Hajarikhil Wildlife Sanctuary (হাজারিখিল বন্যপ্রাণী অভয়ারণ্য) is a Wildlife sanctuary at the Ramgarh- Sitakunda forests, 45 km north of the Chittagong port in south-East of Bangladesh. The IUCN protected area category is II.

==Description==
The terrain is irregular with many ridges protruding into spurs running irregularly. The conditions are moist tropical and mean annual rainfall is 3000 mm. The climatic conditions are typically sub-tropical with a dry spell from November to May. The sanctuary receives heavy rainfall in June–September.

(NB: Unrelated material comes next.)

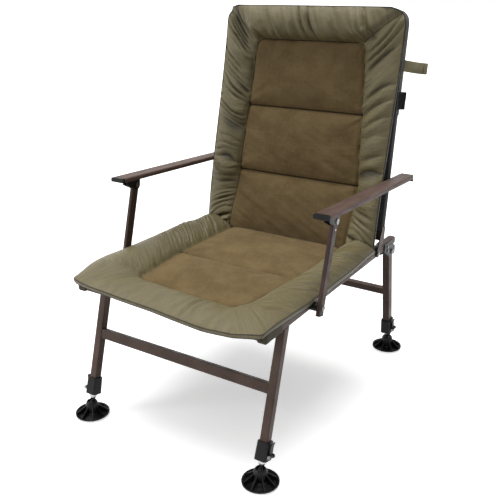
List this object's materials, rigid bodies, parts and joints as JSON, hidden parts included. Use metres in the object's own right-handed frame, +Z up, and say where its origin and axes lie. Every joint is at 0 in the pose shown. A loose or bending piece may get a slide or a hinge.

The soil is loam, clay loam or sandy loam at different places. The IUCN protected area category is IIC.

==History==
There are 925 families living inside the sanctuary mostly from the tribal ethnic groups.

==Biodiversity==
The sanctuary has a Tropical evergreen and semi-evergreen type of forest; the sanctuary is covered with dense shrubby vegetation with patches of dense forest and Bamboos.

===Flora===
The forest type is mainly tropical evergreen and semi evergreen. The predominant tree species include Dipterocarpus spp., Artocarpus chaplasha, Tetrameles nudiflora, Cedrela toona, Mesua ferrea, Eugenia spp., Ficus spp. and Albizzia procera. The undergrowth in the forest is mainly bamboo species and Eupatorium odorum. There are 478 species of plants identified in the sanctuary. They include 189 tree species, 119 shrubs, 26 climbers, 170 herbs and 2 epiphytes. Some of the rare species rediscovered are Aglaia edulis (Roxb.) Wall., Knema erratica (Hook.f. and Thom.) J. Sinclair and Artabotrys caudatus Wall ex Hook.f. and Thom.

===Fauna===
The commonly found wild animals are rhesus macaque (Macaca mulatta), capped langur (Presbytis pileata), dhole (Cuon alpinus), wild boar (Sus scrofa), western hoolock gibbon (Hylobates hoolock) and Indian muntjac (Muntiacus muntjak). The reptiles include Indian rock python (Python molurus). The globally near threatened species of Himalayan serow (Capricornis thar) is found in the sanctuary. There are 216 species of birds identified in the sanctuary.